§ **WRITTEN PROBLEM**: Reproduce, word for word, every line from the first one down to the line containing "const FULL_TURN = 2 * Math.PI;", and nothing else.

§ **SUPPLIED INFORMATION**:
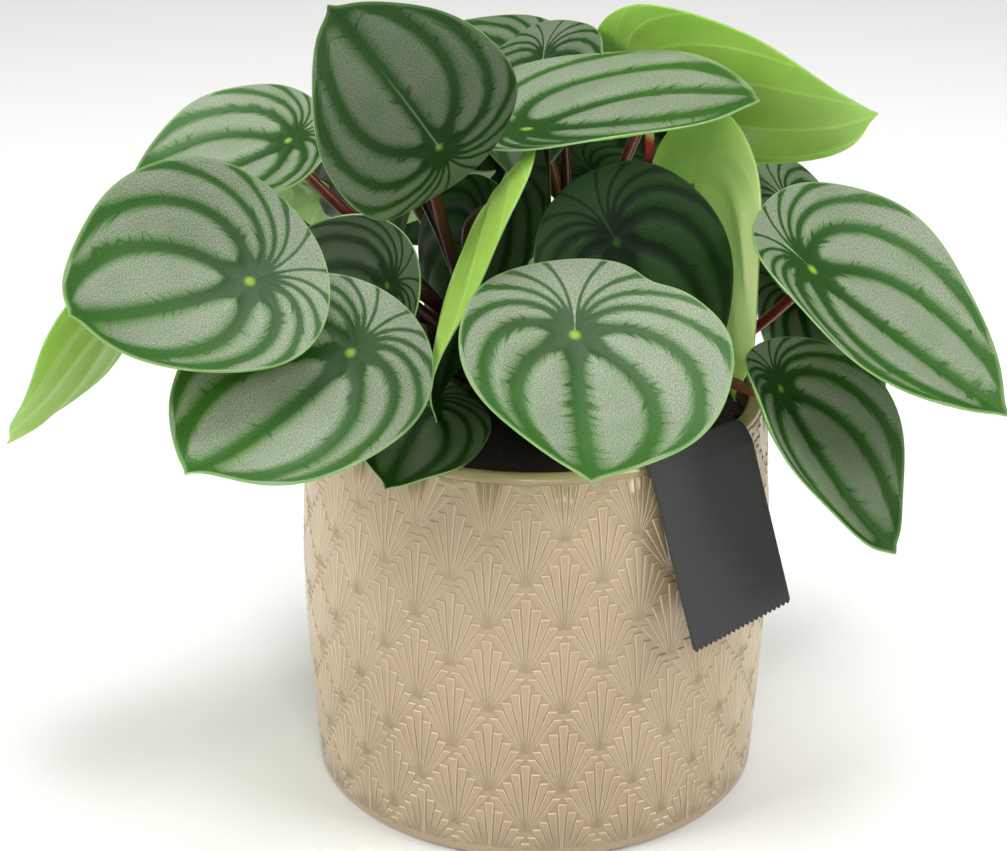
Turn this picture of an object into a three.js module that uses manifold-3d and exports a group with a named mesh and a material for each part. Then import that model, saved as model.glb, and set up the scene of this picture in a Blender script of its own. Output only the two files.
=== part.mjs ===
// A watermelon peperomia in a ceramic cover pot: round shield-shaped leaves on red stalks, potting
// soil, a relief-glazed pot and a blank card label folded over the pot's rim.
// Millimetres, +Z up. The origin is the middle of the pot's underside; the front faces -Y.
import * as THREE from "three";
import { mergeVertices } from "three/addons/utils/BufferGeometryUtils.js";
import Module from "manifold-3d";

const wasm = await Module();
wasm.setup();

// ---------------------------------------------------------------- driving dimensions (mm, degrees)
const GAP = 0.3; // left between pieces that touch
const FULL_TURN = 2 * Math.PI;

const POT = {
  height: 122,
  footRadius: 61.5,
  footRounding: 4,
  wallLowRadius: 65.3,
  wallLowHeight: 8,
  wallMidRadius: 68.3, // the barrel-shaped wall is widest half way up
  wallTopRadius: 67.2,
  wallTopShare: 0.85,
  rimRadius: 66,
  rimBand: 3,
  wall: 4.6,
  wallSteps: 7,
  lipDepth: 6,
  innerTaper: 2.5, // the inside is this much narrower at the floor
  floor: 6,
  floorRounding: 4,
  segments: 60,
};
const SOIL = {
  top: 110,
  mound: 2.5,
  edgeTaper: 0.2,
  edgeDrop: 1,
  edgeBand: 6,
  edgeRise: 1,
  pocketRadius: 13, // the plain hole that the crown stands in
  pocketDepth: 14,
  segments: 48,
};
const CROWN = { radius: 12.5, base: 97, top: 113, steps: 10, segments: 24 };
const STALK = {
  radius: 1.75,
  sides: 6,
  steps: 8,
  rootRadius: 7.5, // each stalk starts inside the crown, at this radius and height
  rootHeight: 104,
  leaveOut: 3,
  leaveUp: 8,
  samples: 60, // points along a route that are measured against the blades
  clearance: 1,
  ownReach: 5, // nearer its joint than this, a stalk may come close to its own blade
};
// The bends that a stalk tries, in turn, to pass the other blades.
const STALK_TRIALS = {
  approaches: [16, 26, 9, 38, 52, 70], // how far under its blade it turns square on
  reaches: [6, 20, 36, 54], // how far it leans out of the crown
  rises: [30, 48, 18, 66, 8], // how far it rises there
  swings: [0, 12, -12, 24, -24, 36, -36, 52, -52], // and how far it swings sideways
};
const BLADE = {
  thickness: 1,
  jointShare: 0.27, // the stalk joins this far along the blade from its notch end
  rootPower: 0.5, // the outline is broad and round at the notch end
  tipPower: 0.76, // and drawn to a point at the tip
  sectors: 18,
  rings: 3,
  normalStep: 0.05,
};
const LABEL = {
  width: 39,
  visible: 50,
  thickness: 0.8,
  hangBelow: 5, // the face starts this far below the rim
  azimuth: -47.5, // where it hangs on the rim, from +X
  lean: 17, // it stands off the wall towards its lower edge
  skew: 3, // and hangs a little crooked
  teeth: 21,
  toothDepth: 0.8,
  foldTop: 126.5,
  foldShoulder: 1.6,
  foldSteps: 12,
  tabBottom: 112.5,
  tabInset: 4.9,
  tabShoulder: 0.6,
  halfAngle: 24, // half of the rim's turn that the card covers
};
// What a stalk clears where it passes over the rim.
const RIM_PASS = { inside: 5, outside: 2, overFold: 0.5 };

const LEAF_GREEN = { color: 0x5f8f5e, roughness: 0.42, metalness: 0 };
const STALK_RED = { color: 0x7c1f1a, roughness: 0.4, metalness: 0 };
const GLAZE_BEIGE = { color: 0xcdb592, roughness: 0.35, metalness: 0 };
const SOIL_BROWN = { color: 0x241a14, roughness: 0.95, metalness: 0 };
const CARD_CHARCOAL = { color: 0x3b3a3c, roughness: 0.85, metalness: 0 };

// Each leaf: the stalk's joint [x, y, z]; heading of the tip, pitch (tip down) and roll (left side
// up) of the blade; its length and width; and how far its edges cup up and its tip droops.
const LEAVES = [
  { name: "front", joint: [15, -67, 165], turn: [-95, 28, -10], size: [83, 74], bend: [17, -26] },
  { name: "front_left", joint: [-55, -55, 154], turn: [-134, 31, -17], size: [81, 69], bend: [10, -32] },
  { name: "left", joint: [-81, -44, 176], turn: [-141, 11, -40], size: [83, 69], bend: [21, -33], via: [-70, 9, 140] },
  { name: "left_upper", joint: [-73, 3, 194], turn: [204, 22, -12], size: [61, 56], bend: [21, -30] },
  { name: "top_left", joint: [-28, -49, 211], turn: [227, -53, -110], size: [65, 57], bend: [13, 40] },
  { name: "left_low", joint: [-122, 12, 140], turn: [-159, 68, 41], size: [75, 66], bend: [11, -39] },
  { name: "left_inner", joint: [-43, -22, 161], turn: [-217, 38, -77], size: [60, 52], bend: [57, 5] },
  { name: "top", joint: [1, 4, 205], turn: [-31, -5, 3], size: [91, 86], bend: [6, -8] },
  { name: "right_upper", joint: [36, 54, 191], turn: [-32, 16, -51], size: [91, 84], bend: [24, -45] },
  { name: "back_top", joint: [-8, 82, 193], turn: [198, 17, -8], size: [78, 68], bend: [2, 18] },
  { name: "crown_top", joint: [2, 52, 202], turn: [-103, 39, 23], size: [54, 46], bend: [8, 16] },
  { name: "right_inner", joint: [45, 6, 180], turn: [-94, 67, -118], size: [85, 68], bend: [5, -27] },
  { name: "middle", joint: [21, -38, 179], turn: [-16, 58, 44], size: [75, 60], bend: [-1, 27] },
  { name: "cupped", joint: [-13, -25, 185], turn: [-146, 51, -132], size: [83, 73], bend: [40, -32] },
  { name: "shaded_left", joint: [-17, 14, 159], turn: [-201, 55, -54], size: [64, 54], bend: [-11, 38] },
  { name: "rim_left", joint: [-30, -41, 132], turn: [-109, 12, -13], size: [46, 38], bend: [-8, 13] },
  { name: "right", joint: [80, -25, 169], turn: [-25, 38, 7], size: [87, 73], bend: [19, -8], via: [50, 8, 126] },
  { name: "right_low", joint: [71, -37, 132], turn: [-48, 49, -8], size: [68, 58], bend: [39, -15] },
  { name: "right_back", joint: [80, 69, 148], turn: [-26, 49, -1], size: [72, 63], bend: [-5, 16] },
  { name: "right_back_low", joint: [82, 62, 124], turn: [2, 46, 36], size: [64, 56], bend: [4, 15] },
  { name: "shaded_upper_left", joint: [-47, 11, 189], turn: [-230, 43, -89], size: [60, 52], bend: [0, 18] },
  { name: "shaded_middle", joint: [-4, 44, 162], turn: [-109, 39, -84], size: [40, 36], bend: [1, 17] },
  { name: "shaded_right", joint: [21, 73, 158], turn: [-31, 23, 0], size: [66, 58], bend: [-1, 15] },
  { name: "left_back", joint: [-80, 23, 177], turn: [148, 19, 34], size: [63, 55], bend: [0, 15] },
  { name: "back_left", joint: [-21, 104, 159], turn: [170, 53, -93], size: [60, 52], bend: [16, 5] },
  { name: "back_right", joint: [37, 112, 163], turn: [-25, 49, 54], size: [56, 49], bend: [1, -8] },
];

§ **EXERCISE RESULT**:
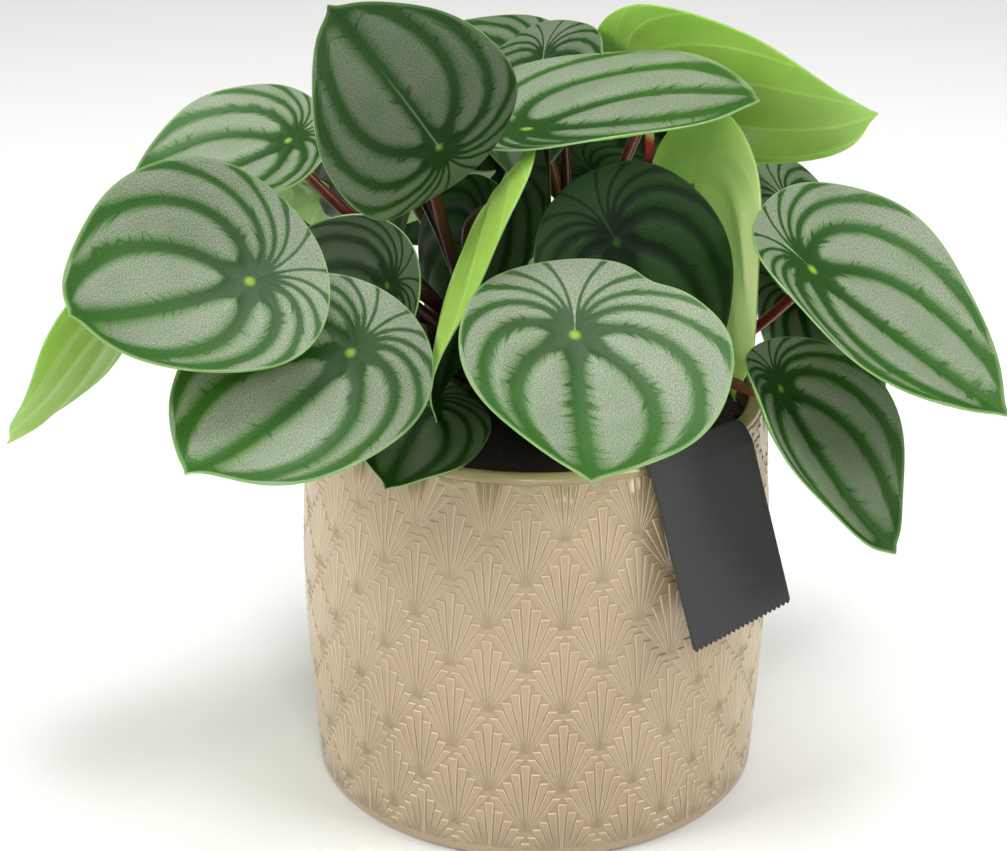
Turn this picture of an object into a three.js module that uses manifold-3d and exports a group with a named mesh and a material for each part. Then import that model, saved as model.glb, and set up the scene of this picture in a Blender script of its own. Output only the two files.
=== part.mjs ===
// A watermelon peperomia in a ceramic cover pot: round shield-shaped leaves on red stalks, potting
// soil, a relief-glazed pot and a blank card label folded over the pot's rim.
// Millimetres, +Z up. The origin is the middle of the pot's underside; the front faces -Y.
import * as THREE from "three";
import { mergeVertices } from "three/addons/utils/BufferGeometryUtils.js";
import Module from "manifold-3d";

const wasm = await Module();
wasm.setup();

// ---------------------------------------------------------------- driving dimensions (mm, degrees)
const GAP = 0.3; // left between pieces that touch
const FULL_TURN = 2 * Math.PI;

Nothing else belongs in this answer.